Write out all of the data without omission, exactly as shown.
--------------------------------------------------
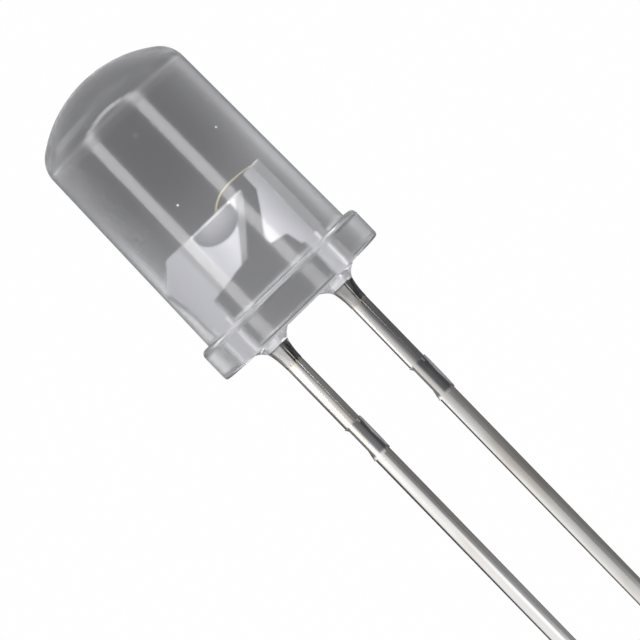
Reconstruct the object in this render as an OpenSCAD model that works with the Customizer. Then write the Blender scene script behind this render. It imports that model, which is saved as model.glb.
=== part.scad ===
/* [Clear body] */
// Height of the clear body above the seating plane
body_h = 8.5; // [8:0.1:9.4]
// Diameter of the barrel where it rises from the flange
barrel_d = 5.08; // [4.9:0.02:5.3]
// Draft of the barrel on each side, in degrees
barrel_draft = 1; // [0.2:0.1:1.6]
// Radius of the low crown on top
crown_r = 3.5; // [3.2:0.1:5]
// Radius that blends the crown into the barrel
shoulder_r = 0.88; // [0.5:0.02:1.1]

/* [Flange] */
// Diameter of the flange
flange_d = 5.7; // [5.6:0.05:6.1]
// Height of the flange
flange_h = 1; // [0.8:0.1:1.3]
// Rounding of the flange's upper edge
flange_top_r = 0.17; // [0.05:0.01:0.2]
// Rounding of the flange's lower edge
flange_foot_r = 0.1; // [0.05:0.01:0.2]
// Ledge between the barrel and the flat that marks the cathode
flat_ledge = 0.02; // [0.02:0.01:0.1]

/* [Epoxy on the leads] */
// Radius around a lead at which the epoxy starts to creep down it
creep_r = 0.83; // [0.7:0.01:0.9]
// Radius of the hollow curve of the creeping epoxy
creep_curve_r = 0.7; // [0.65:0.01:0.85]
// Angle at which that curve leaves the underside, in degrees
creep_angle = 9; // [5:1:15]
// Depth below the seating plane at which the creep turns into a film
creep_h = 0.3; // [0.25:0.01:0.34]
// Depth below the seating plane at which the film ends
film_h = 0.95; // [0.7:0.05:1.4]
// Thickness of the film over a lead's corners where it ends
film_t = 0.01; // [0.005:0.005:0.02]

/* [Lead frame] */
// Thickness of the sheet that both frames are stamped from
sheet_t = 0.46; // [0.4:0.02:0.5]
// Width of a lead across the sheet
lead_w = 0.46; // [0.4:0.02:0.5]
// Rounding of a lead's long edges
lead_edge_r = 0.11; // [0.06:0.01:0.16]
// Distance between the middles of the leads
lead_pitch = 2.54; // [2.44:0.02:2.64]
// Length of the cathode lead below the seating plane
cathode_len = 25.4; // [12:0.1:30]
// Extra length of the anode lead
anode_extra = 1.5; // [0.5:0.1:3]
// Height above the seating plane at which the stamped heads begin
head_z = 1.25; // [1.1:0.05:1.4]
// Rounding of the stamped corners of the frame heads
head_corner_r = 0.07; // [0.03:0.01:0.1]

/* [Trimmed tie bar] */
// Depth below the seating plane at which a lead steps sideways
jog_start = 3.2; // [2:0.1:6]
// Length of the first, short step
jog_step_in = 0.12; // [0.08:0.02:0.3]
// Length of the shifted stretch
jog_len = 0.72; // [0.4:0.02:1.2]
// Length of the second, long step
jog_step_out = 0.34; // [0.1:0.02:0.6]
// Width of the shifted stretch, which is sheared on both sides
jog_w = 0.4; // [0.36:0.01:0.42]
// How far its middle lies beside the lead's
jog_shift = 0.04; // [0.02:0.01:0.06]

/* [Cathode head] */
// Height of the anvil's top above the seating plane
anvil_top = 3.45; // [3.3:0.05:3.6]
// Distance from the axis to the anvil's upper outer corner
anvil_corner = 1.17; // [1:0.01:1.3]
// Distance from the axis to the anvil's tip, towards the post
anvil_tip = 0.72; // [0.65:0.01:0.8]
// Distance from the axis to the anvil's heel, away from the post
anvil_heel = 0.16; // [0:0.01:0.3]
// Height of the heel
anvil_heel_z = 1.97; // [1.8:0.01:2.1]
// Height at which the anvil's outer side stands out furthest
anvil_hip_z = 2.7; // [2.4:0.05:2.9]
// How far the outer side stands out past the lead
anvil_hip = 0.1; // [0.02:0.01:0.2]
// Height at which the head has narrowed to the lead
anvil_neck_z = 1.78; // [1.6:0.01:1.79]

/* [Reflector cup] */
// Outer radius of the pressed bowl
bowl_r = 0.56; // [0.5:0.01:0.6]
// Height of the bowl's straight wall below the rim
bowl_wall_h = 0.2; // [0.1:0.02:0.3]
// Bevel round the rim, left by the coining punch
rim_bevel = 0.05; // [0.02:0.01:0.08]
// Radius of the cup's mouth
cup_mouth_r = 0.46; // [0.4:0.01:0.48]
// Radius of the cup's floor
cup_floor_r = 0.3; // [0.28:0.01:0.34]
// Depth of the cup
cup_depth = 0.5; // [0.4:0.02:0.55]

/* [Anode head] */
// Height of the post's top above the seating plane
post_top = 3.71; // [3.5:0.01:3.9]
// Width of the post's top
post_w = 0.33; // [0.25:0.01:0.45]
// Sideways gap between the anvil and the post
split_gap = 0.62; // [0.5:0.01:0.7]
// Height at which the post's foot is widest
foot_z = 2.08; // [2:0.01:2.3]
// Height of the foot's underside
foot_under_z = 1.84; // [1.8:0.01:1.9]
// How far the web under the foot stands out past the lead
web_out = 0.1; // [0.05:0.01:0.2]
// Height of the web's top
web_z = 1.73; // [1.6:0.01:1.78]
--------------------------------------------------
[Reply]
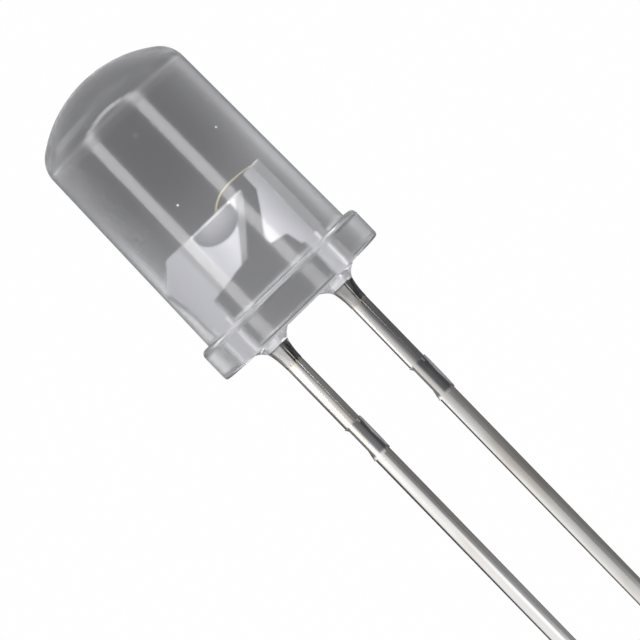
Reconstruct the object in this render as an OpenSCAD model that works with the Customizer. Then write the Blender scene script behind this render. It imports that model, which is saved as model.glb.
=== part.scad ===
/* [Clear body] */
// Height of the clear body above the seating plane
body_h = 8.5; // [8:0.1:9.4]
// Diameter of the barrel where it rises from the flange
barrel_d = 5.08; // [4.9:0.02:5.3]
// Draft of the barrel on each side, in degrees
barrel_draft = 1; // [0.2:0.1:1.6]
// Radius of the low crown on top
crown_r = 3.5; // [3.2:0.1:5]
// Radius that blends the crown into the barrel
shoulder_r = 0.88; // [0.5:0.02:1.1]

/* [Flange] */
// Diameter of the flange
flange_d = 5.7; // [5.6:0.05:6.1]
// Height of the flange
flange_h = 1; // [0.8:0.1:1.3]
// Rounding of the flange's upper edge
flange_top_r = 0.17; // [0.05:0.01:0.2]
// Rounding of the flange's lower edge
flange_foot_r = 0.1; // [0.05:0.01:0.2]
// Ledge between the barrel and the flat that marks the cathode
flat_ledge = 0.02; // [0.02:0.01:0.1]

/* [Epoxy on the leads] */
// Radius around a lead at which the epoxy starts to creep down it
creep_r = 0.83; // [0.7:0.01:0.9]
// Radius of the hollow curve of the creeping epoxy
creep_curve_r = 0.7; // [0.65:0.01:0.85]
// Angle at which that curve leaves the underside, in degrees
creep_angle = 9; // [5:1:15]
// Depth below the seating plane at which the creep turns into a film
creep_h = 0.3; // [0.25:0.01:0.34]
// Depth below the seating plane at which the film ends
film_h = 0.95; // [0.7:0.05:1.4]
// Thickness of the film over a lead's corners where it ends
film_t = 0.01; // [0.005:0.005:0.02]

/* [Lead frame] */
// Thickness of the sheet that both frames are stamped from
sheet_t = 0.46; // [0.4:0.02:0.5]
// Width of a lead across the sheet
lead_w = 0.46; // [0.4:0.02:0.5]
// Rounding of a lead's long edges
lead_edge_r = 0.11; // [0.06:0.01:0.16]
// Distance between the middles of the leads
lead_pitch = 2.54; // [2.44:0.02:2.64]
// Length of the cathode lead below the seating plane
cathode_len = 25.4; // [12:0.1:30]
// Extra length of the anode lead
anode_extra = 1.5; // [0.5:0.1:3]
// Height above the seating plane at which the stamped heads begin
head_z = 1.25; // [1.1:0.05:1.4]
// Rounding of the stamped corners of the frame heads
head_corner_r = 0.07; // [0.03:0.01:0.1]

/* [Trimmed tie bar] */
// Depth below the seating plane at which a lead steps sideways
jog_start = 3.2; // [2:0.1:6]
// Length of the first, short step
jog_step_in = 0.12; // [0.08:0.02:0.3]
// Length of the shifted stretch
jog_len = 0.72; // [0.4:0.02:1.2]
// Length of the second, long step
jog_step_out = 0.34; // [0.1:0.02:0.6]
// Width of the shifted stretch, which is sheared on both sides
jog_w = 0.4; // [0.36:0.01:0.42]
// How far its middle lies beside the lead's
jog_shift = 0.04; // [0.02:0.01:0.06]

/* [Cathode head] */
// Height of the anvil's top above the seating plane
anvil_top = 3.45; // [3.3:0.05:3.6]
// Distance from the axis to the anvil's upper outer corner
anvil_corner = 1.17; // [1:0.01:1.3]
// Distance from the axis to the anvil's tip, towards the post
anvil_tip = 0.72; // [0.65:0.01:0.8]
// Distance from the axis to the anvil's heel, away from the post
anvil_heel = 0.16; // [0:0.01:0.3]
// Height of the heel
anvil_heel_z = 1.97; // [1.8:0.01:2.1]
// Height at which the anvil's outer side stands out furthest
anvil_hip_z = 2.7; // [2.4:0.05:2.9]
// How far the outer side stands out past the lead
anvil_hip = 0.1; // [0.02:0.01:0.2]
// Height at which the head has narrowed to the lead
anvil_neck_z = 1.78; // [1.6:0.01:1.79]

/* [Reflector cup] */
// Outer radius of the pressed bowl
bowl_r = 0.56; // [0.5:0.01:0.6]
// Height of the bowl's straight wall below the rim
bowl_wall_h = 0.2; // [0.1:0.02:0.3]
// Bevel round the rim, left by the coining punch
rim_bevel = 0.05; // [0.02:0.01:0.08]
// Radius of the cup's mouth
cup_mouth_r = 0.46; // [0.4:0.01:0.48]
// Radius of the cup's floor
cup_floor_r = 0.3; // [0.28:0.01:0.34]
// Depth of the cup
cup_depth = 0.5; // [0.4:0.02:0.55]

/* [Anode head] */
// Height of the post's top above the seating plane
post_top = 3.71; // [3.5:0.01:3.9]
// Width of the post's top
post_w = 0.33; // [0.25:0.01:0.45]
// Sideways gap between the anvil and the post
split_gap = 0.62; // [0.5:0.01:0.7]
// Height at which the post's foot is widest
foot_z = 2.08; // [2:0.01:2.3]
// Height of the foot's underside
foot_under_z = 1.84; // [1.8:0.01:1.9]
// How far the web under the foot stands out past the lead
web_out = 0.1; // [0.05:0.01:0.2]
// Height of the web's top
web_z = 1.73; // [1.6:0.01:1.78]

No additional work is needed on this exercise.